----- Records supplied -----
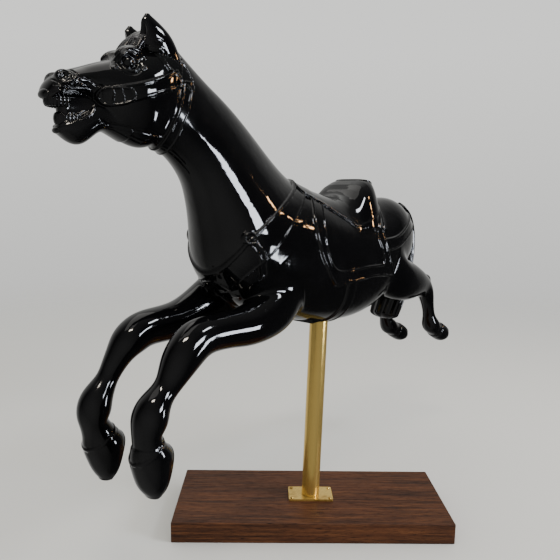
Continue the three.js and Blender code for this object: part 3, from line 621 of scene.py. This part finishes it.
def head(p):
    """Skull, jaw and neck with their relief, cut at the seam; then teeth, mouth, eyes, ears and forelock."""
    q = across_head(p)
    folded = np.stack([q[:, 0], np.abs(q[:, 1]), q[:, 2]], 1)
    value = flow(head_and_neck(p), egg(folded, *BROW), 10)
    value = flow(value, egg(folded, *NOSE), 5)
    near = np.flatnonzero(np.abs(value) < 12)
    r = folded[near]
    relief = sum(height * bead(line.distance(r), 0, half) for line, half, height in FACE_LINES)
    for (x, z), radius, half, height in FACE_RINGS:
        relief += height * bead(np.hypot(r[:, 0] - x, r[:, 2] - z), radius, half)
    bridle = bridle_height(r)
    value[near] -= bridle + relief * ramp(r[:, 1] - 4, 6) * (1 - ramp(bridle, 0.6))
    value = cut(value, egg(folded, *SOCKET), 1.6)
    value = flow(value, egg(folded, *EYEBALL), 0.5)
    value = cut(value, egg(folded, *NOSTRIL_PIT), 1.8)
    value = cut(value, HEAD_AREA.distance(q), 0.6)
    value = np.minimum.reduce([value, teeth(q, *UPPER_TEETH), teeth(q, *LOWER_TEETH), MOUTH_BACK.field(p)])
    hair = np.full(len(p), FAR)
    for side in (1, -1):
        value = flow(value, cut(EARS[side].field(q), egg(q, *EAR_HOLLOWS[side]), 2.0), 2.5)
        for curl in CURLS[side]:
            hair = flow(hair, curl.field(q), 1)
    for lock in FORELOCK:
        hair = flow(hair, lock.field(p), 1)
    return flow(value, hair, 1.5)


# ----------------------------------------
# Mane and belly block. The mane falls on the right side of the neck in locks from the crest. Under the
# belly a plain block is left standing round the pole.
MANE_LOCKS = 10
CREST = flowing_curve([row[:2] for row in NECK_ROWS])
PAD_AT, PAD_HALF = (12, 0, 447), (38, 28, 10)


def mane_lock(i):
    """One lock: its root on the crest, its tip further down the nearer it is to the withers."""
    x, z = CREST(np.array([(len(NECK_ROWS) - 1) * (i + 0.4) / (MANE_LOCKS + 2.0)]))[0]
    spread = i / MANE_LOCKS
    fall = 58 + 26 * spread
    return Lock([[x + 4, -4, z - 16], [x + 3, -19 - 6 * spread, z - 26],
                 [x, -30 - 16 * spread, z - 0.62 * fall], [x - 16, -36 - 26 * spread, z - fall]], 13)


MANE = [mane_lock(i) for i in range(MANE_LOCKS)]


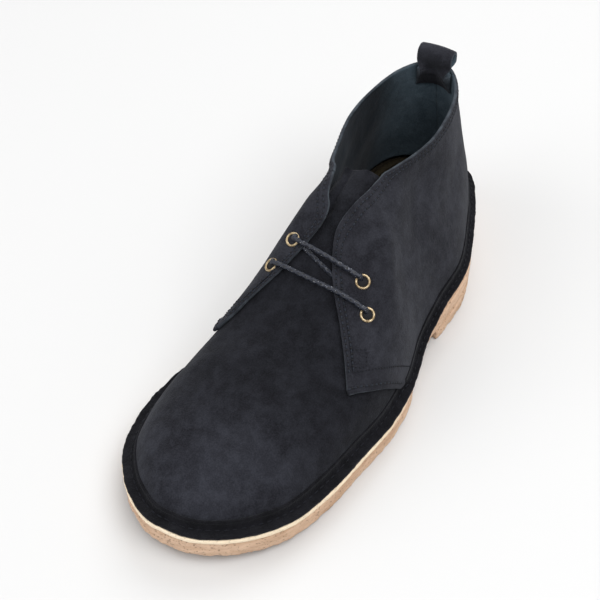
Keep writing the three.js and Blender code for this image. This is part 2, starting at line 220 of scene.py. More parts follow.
-----
----- Records supplied -----
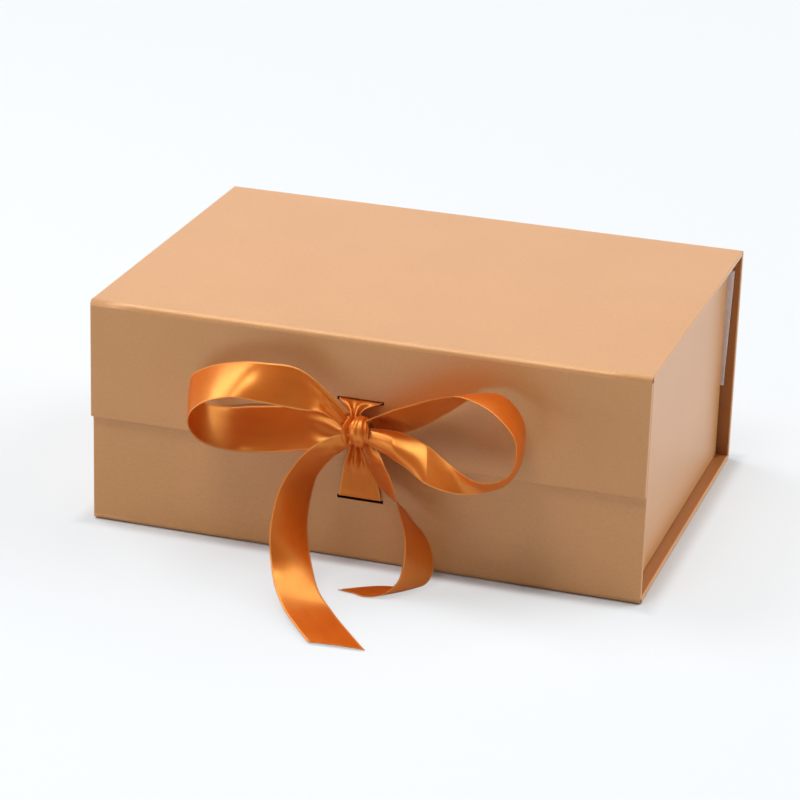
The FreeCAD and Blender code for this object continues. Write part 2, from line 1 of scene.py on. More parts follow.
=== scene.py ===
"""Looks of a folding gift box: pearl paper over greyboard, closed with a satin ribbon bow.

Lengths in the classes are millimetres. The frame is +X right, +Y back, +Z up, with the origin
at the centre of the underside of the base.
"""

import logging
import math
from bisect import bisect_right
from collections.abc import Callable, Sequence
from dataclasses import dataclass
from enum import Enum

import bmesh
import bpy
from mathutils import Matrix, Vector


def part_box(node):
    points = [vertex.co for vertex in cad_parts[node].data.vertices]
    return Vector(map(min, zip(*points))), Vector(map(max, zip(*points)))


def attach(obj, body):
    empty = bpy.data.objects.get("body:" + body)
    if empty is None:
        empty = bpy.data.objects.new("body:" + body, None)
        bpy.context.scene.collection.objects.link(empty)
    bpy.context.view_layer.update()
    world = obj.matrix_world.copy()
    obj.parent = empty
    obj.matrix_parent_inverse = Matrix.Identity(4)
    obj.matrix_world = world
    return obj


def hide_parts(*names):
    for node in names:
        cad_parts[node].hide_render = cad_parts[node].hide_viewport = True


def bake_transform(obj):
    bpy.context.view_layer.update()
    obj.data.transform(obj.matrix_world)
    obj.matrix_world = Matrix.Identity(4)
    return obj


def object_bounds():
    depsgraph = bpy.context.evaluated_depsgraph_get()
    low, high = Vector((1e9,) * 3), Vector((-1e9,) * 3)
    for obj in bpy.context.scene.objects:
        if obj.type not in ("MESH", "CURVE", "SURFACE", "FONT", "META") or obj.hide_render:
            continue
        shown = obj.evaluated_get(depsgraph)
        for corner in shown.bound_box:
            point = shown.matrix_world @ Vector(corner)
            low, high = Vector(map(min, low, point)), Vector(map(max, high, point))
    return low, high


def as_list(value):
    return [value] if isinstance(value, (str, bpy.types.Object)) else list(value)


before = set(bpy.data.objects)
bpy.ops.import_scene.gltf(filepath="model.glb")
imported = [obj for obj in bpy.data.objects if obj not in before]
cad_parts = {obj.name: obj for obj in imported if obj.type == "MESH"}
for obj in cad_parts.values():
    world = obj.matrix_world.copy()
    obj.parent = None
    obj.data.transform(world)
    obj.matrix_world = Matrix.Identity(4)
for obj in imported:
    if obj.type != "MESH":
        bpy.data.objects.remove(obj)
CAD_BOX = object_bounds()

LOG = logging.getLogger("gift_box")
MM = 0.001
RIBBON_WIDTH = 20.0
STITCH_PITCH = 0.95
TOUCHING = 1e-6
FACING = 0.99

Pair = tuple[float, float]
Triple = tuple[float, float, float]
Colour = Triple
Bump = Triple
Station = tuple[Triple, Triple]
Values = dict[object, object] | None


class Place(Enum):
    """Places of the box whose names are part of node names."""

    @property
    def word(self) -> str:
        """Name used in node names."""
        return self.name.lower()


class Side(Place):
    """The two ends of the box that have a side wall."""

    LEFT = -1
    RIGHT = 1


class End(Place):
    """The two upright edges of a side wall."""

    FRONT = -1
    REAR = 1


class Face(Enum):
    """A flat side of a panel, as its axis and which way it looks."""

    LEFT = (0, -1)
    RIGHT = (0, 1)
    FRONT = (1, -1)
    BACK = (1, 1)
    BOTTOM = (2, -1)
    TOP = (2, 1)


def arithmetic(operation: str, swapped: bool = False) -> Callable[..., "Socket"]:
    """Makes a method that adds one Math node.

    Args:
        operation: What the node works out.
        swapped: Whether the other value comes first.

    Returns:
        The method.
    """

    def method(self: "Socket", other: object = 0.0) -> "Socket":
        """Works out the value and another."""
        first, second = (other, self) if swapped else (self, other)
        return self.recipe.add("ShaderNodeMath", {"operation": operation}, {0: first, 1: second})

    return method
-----
Task prompt
Above are records; repeat only the lines starting at the line with "The FreeCAD and" and ending at the line with "satin ribbon bow.", exactly as they appear, both included.

Solution
The FreeCAD and Blender code for this object continues. Write part 2, from line 1 of scene.py on. More parts follow.
=== scene.py ===
"""Looks of a folding gift box: pearl paper over greyboard, closed with a satin ribbon bow.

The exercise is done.